A customer story you can turn into a role play today
Here’s a common one.
A customer follows up for an update. The team has the answer, but it’s stuck in a handoff. Nobody replies quickly because everyone assumes someone else will handle it. When the customer finally hears back, their tone has changed. They’re not shouting. They’re just colder.
Now turn that into a role play.
Customer: “I’ve been asking for days. Do you even have an update?”
Leader/Staff: You have partial info. You don’t want to blame your team. You also don’t want to overpromise.
Observer: Watch for tone, ownership, and clarity.
The win condition isn’t “solve everything.”
The win condition is: the customer feels respected, gets a clear next step, and sees ownership.
How to run it without making it painful
Start with a short instruction: “We’re not here to perform. We’re here to rehearse.”
Then run it in rounds.
Round 1: Let them do it naturally. No interruption.
Round 2: Pause and reset. Ask one question: “Where did trust dip?”
Round 3: Try again with one improvement only.
One improvement per round keeps it clean.
It also keeps it kind.
What to ask after the role play
This is where learning sticks.
Ask questions that slow leaders down and make them notice what they usually ignore.
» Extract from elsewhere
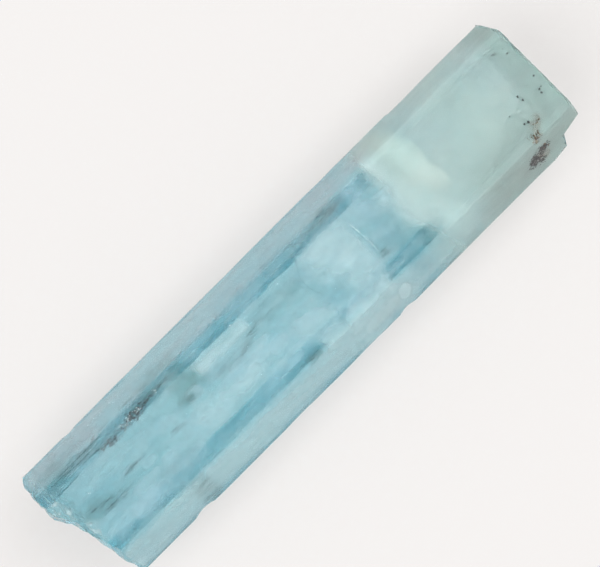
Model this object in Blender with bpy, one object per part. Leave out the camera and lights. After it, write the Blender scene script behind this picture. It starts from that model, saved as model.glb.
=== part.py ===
"""Aquamarine crystal: one loose six-sided prism of beryl, lying on one of its prism faces.

The crystal's long axis (its c axis) runs along X, with the flat natural end at +X and the
broken foot at -X. Its widest face looks up, and it rests on the face opposite. The origin is
under the middle of the crystal, on the surface that it rests on. Blender units are metres.
"""

import math

import bmesh
import bpy
from mathutils import Vector, noise

# Driving dimensions of the prism, in metres
LENGTH = 0.0788
WIDTH = 0.01836
THICKNESS = 0.0146
TOP_FACE = 0.01183
TOP_FACE_INSET = 0.00276
FRONT_CORNER_ANGLE = math.radians(120)
EDGE_WEAR = 0.00014

# How far each lower side leans in from the waist to the back face. Stepped growth makes them
# lean 4 to 5 degrees off the 60 degrees of an even hexagon, one more and the other less.
LEFT_UNDERCUT = 0.00468
RIGHT_UNDERCUT = 0.00564

# The natural end: its left corner is cleaved off over this run and drop
HEAD_CHIP_RUN = 0.0023
HEAD_CHIP_DROP = 0.00095

# The natural end stops short on its right side, in a notch with a slanting wall and ledge.
# Each place is (distance back from the natural end, distance in from the right side).
HEAD_NOTCH_MOUTH = (0.0, 0.00222)
HEAD_NOTCH_CORNER = (0.0028, 0.00164)
HEAD_NOTCH_LEDGE_END = (0.00322, 0.00037)
HEAD_NOTCH_TAPER_END = (0.0062, 0.0)

# The crystal grew a hair slimmer on its left side from here to the natural end
GROWTH_STEP_X = 0.0232
GROWTH_STEP = 0.0002

# The foot's outline seen from above, as (distance in from the left side, climb from the lowest
# place). It is a rough fracture, and its upper part leans inwards.
FOOT_OUTLINE = (
    (0.0, 0.0010),
    (0.0012, 0.0002),
    (0.0042, 0.0),
    (0.0062, 0.0001),
    (0.0086, 0.0013),
    (0.0114, 0.0020),
    (0.0190, 0.0034),
)
FOOT_LEAN = 0.0012
FOOT_LEAN_POWER = 2
FOOT_ROUGHNESS = 0.00042
FOOT_GRAIN = 0.0032
FOOT_FRACTAL = {"H": 0.9, "lacunarity": 2.1, "octaves": 4}
FOOT_CELLS = 22
FOOT_SEED = Vector((3.1, 7.4, 1.9))

# Chips struck out of the long edges, as (place along X, which edge, radius, depth). The edges
# are numbered as the corners of the cross-section are.
EDGE_CHIPS = (
    (0.0090, 2, 0.0030, 0.00030),
    (-0.0252, 2, 0.0036, 0.00042),
    (0.0205, 3, 0.0018, 0.00020),
    (-0.0168, 4, 0.0016, 0.00018),
    (0.0291, 4, 0.0020, 0.00022),
    (-0.0301, 5, 0.0027, 0.00030),
    (-0.0044, 0, 0.0016, 0.00010),
)
CHIP_FACETS = 3

# How far a cutter reaches past the crystal
CUTTER_MARGIN = 0.003
FOOT_CUTTER_REACH = 0.009

# The finish
BERYL_COLOUR = (0.43, 0.70, 0.74, 1.0)
BERYL_ROUGHNESS = 0.12
BERYL_INDEX = 1.577


def clear_scene():
    """Removes every object, so that the scene holds the crystal alone."""
    for thing in list(bpy.data.objects):
        bpy.data.objects.remove(thing, do_unlink=True)


def cross_section():
    """The six corners as (y, z), from the top face's left corner round to the left waist.

    The top face meets its neighbours at 120 degrees, so how far in it starts fixes how far
    each of them falls to the waist.
    """
    slope = math.tan(math.pi - FRONT_CORNER_ANGLE)
    left, right = WIDTH / 2, -WIDTH / 2
    top_left = left - TOP_FACE_INSET
    top_right = top_left - TOP_FACE
    left_waist = THICKNESS - TOP_FACE_INSET * slope
    right_waist = THICKNESS - (top_right - right) * slope
    return (
        (top_left, THICKNESS),
        (top_right, THICKNESS),
        (right, right_waist),
        (right + RIGHT_UNDERCUT, 0.0),
        (left - LEFT_UNDERCUT, 0.0),
        (left, left_waist),
    )


def aquamarine():
    """A pale sea-blue, glassy finish."""
    material = bpy.data.materials.new("aquamarine")
    material.use_nodes = True
    shader = material.node_tree.nodes["Principled BSDF"]
    shader.inputs["Base Color"].default_value = BERYL_COLOUR
    shader.inputs["Roughness"].default_value = BERYL_ROUGHNESS
    shader.inputs["Metallic"].default_value = 0.0
    shader.inputs["IOR"].default_value = BERYL_INDEX
    return material


def linked(name, shape):
    """A new object in the scene that holds the bmesh, which is freed."""
    bmesh.ops.recalc_face_normals(shape, faces=shape.faces)
    mesh = bpy.data.meshes.new(name)
    shape.to_mesh(mesh)
    shape.free()
    thing = bpy.data.objects.new(name, mesh)
    bpy.context.scene.collection.objects.link(thing)
    return thing


def extruded(shape, faces, direction):
    """Sweeps the faces of a bmesh along a direction into a closed block."""
    grown = bmesh.ops.extrude_face_region(shape, geom=faces)["geom"]
    corners = [part for part in grown if isinstance(part, bmesh.types.BMVert)]
    bmesh.ops.translate(shape, verts=corners, vec=direction)


def is_long(edge):
    """True for an edge that runs the crystal's whole length."""
    start, end = edge.verts
    return abs(start.co.x - end.co.x) > LENGTH / 2


def prism():
    """The whole crystal before it broke, with its long edges worn to narrow flats."""
    start = -LENGTH / 2 - CUTTER_MARGIN
    shape = bmesh.new()
    ring = [shape.verts.new((start, y, z)) for y, z in cross_section()]
    extruded(shape, [shape.faces.new(ring)], (LENGTH / 2 - start, 0, 0))
    long_edges = [edge for edge in shape.edges if is_long(edge)]
    bmesh.ops.bevel(shape, geom=long_edges, offset=EDGE_WEAR, segments=1, affect="EDGES")
    return linked("aquamarine_crystal", shape)


def foot_climb(from_left):
    """The foot's outline at a distance in from the left side, read between its corners."""
    pairs = zip(FOOT_OUTLINE, FOOT_OUTLINE[1:])
    for (start, low), (end, high) in pairs:
        if from_left <= end:
            share = max(from_left - start, 0.0) / (end - start)
            return low + (high - low) * share
    return FOOT_OUTLINE[-1][1]


def foot_height(y, z):
    """How far the fracture lies along X from a plain square foot, at a place in the section."""
    lean = FOOT_LEAN * (z / THICKNESS) ** FOOT_LEAN_POWER
    place = Vector((0.0, y, z)) / FOOT_GRAIN + FOOT_SEED
    shells = noise.fractal(
        place, FOOT_FRACTAL["H"], FOOT_FRACTAL["lacunarity"], FOOT_FRACTAL["octaves"]
    )
    return foot_climb(WIDTH / 2 - y) + lean + FOOT_ROUGHNESS * shells


def in_section(y, z):
    """True where the place lies inside the cross-section."""
    corners = cross_section()
    pairs = zip(corners, corners[1:] + corners[:1])
    return all((by - ay) * (z - az) - (bz - az) * (y - ay) >= 0 for (ay, az), (by, bz) in pairs)


def foot_cutter():
    """A block whose inner side is the fracture, and which takes away what lies beyond it."""
    reach_y = WIDTH / 2 + CUTTER_MARGIN
    low_z, high_z = -CUTTER_MARGIN, THICKNESS + CUTTER_MARGIN
    shape = bmesh.new()
    bmesh.ops.create_grid(shape, x_segments=FOOT_CELLS, y_segments=FOOT_CELLS, size=1.0)
    for corner in shape.verts:
        y = corner.co.x * reach_y
        z = low_z + (corner.co.y + 1) / 2 * (high_z - low_z)
        corner.co = (foot_height(y, z), y, z)
    lowest = min(corner.co.x for corner in shape.verts if in_section(corner.co.y, corner.co.z))
    bmesh.ops.translate(shape, verts=shape.verts, vec=(-LENGTH / 2 - lowest, 0, 0))
    extruded(shape, list(shape.faces), (-FOOT_CUTTER_REACH, 0, 0))
    return linked("foot_cutter", shape)


def plan_cutter(name, outline):
    """A block with that outline of (x, y) places seen from above, through the whole crystal."""
    shape = bmesh.new()
    ring = [shape.verts.new((x, y, -CUTTER_MARGIN)) for x, y in outline]
    extruded(shape, [shape.faces.new(ring)], (0, 0, THICKNESS + 2 * CUTTER_MARGIN))
    return linked(name, shape)


def head_chip_cutter():
    """Cleaves the left corner off the natural end, along a slant drawn out past both faces."""
    head, left = LENGTH / 2, WIDTH / 2
    past_side = CUTTER_MARGIN * HEAD_CHIP_DROP / HEAD_CHIP_RUN
    past_head = CUTTER_MARGIN * HEAD_CHIP_RUN / HEAD_CHIP_DROP
    outline = (
        (head - HEAD_CHIP_DROP - past_side, left + CUTTER_MARGIN),
        (head + CUTTER_MARGIN, left - HEAD_CHIP_RUN - past_head),
        (head + CUTTER_MARGIN, left + CUTTER_MARGIN),
    )
    return plan_cutter("head_chip_cutter", outline)


def head_notch_cutter():
    """Takes the right side of the natural end down to a lower, slanting ledge."""
    head, right = LENGTH / 2, -WIDTH / 2
    places = (HEAD_NOTCH_MOUTH, HEAD_NOTCH_CORNER, HEAD_NOTCH_LEDGE_END, HEAD_NOTCH_TAPER_END)
    outline = [(head - back, right + inward) for back, inward in places]
    taper_end_x = outline[-1][0]
    outline.append((taper_end_x, right - CUTTER_MARGIN))
    outline.append((head + CUTTER_MARGIN, right - CUTTER_MARGIN))
    outline.append((head + CUTTER_MARGIN, right + HEAD_NOTCH_MOUTH[1]))
    return plan_cutter("head_notch_cutter", outline)


def growth_step_cutter():
    """Shaves the left side from the growth step to the natural end."""
    past_head = LENGTH / 2 + CUTTER_MARGIN
    inner = WIDTH / 2 - GROWTH_STEP
    outer = WIDTH / 2 + CUTTER_MARGIN
    outline = (
        (GROWTH_STEP_X, inner),
        (past_head, inner),
        (past_head, outer),
        (GROWTH_STEP_X, outer),
    )
    return plan_cutter("growth_step_cutter", outline)


def chip_cutter(number, along, edge, radius, depth):
    """A faceted ball that bites that deep into a long edge, and leaves a shell-shaped scar."""
    y, z = cross_section()[edge]
    outward = Vector((0.0, y, z - THICKNESS / 2)).normalized()
    centre = Vector((along, y, z)) + outward * (radius - depth)
    shape = bmesh.new()
    bmesh.ops.create_icosphere(shape, subdivisions=CHIP_FACETS, radius=radius)
    bmesh.ops.translate(shape, verts=shape.verts, vec=centre)
    return linked(f"chip_cutter_{number}", shape)


def cut(body, cutter):
    """Takes the cutter out of the body with a live Boolean, and hides the cutter."""
    boolean = body.modifiers.new(cutter.name, "BOOLEAN")
    boolean.operation = "DIFFERENCE"
    boolean.object = cutter
    cutter.hide_render = True
    cutter.display_type = "WIRE"


def main():
    """Builds the crystal: the grown prism, then its breaks, steps and chips."""
    clear_scene()
    crystal = prism()
    crystal.data.materials.append(aquamarine())
    cut(crystal, foot_cutter())
    cut(crystal, head_chip_cutter())
    cut(crystal, head_notch_cutter())
    cut(crystal, growth_step_cutter())
    for number, (along, edge, radius, depth) in enumerate(EDGE_CHIPS, start=1):
        cut(crystal, chip_cutter(number, along, edge, radius, depth))


main()
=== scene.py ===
"""Looks of the aquamarine crystal: its grown and broken surface, and what is sealed inside it.

The frame gives the crystal's size and place. Sizes of the crystal's own surface are in metres in
that frame. Places inside the crystal are in millimetres, as a gem worker would note them: along
the c axis from the middle, across from the left side, and in depth from the top face.
"""

import logging
import math
import random
from dataclasses import dataclass
from enum import Enum
from functools import cached_property

import bmesh
import bpy
import numpy as np
from bpy.types import Material, Mesh, Node, NodeSocket, NodeTree, Object
from mathutils import Matrix, Vector, noise


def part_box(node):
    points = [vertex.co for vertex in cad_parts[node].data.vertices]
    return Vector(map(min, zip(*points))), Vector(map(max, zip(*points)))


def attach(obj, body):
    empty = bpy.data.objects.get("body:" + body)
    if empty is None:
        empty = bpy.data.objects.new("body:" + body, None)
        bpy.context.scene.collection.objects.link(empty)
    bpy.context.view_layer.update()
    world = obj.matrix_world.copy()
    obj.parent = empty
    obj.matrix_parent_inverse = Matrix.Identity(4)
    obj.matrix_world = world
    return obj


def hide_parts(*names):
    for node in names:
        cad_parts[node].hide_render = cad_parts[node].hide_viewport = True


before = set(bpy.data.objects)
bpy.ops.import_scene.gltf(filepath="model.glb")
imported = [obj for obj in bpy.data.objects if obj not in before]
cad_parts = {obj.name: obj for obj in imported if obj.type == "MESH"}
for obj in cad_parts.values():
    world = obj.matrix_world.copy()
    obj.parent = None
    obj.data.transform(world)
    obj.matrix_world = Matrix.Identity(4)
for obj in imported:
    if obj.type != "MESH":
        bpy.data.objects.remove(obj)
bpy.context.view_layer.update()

NODE = "aquamarine_crystal"
BODY = "root"
MM = 0.001
BERYL_INDEX = 1.577
BOX_LOW, BOX_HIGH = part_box(NODE)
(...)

- What did the customer feel in the first 30 seconds?
- Where did we defend instead of own?
- What words made it better? What words made it worse?
- If you were the customer, would you come back?
Then one final question, quiet but sharp:
What habit do we need to build so this doesn’t keep happening?
Let them sit with that. A little discomfort is fine. That’s where growth starts.
What changes when leaders rehearse real customer moments
When you do this well, leaders stop treating customer problems as interruptions. They start treating them as moments to protect trust.
They also stop waiting for “perfect information” before responding. They learn to communicate clearly, take ownership, and move the customer forward even when the system is messy.
That’s the transformation you want.
Not leaders who can explain customer experience.
Leaders who can deliver it.
Try this in your next training
Pick one customer story from the last 30 days. Choose one moment of truth inside it. Turn it into a role play using the script card. Run three rounds. Make one improvement each round.
Then watch what happens in the next real customer moment.
They won’t sound like they’re remembering a slide.
They’ll sound like they’ve been here before.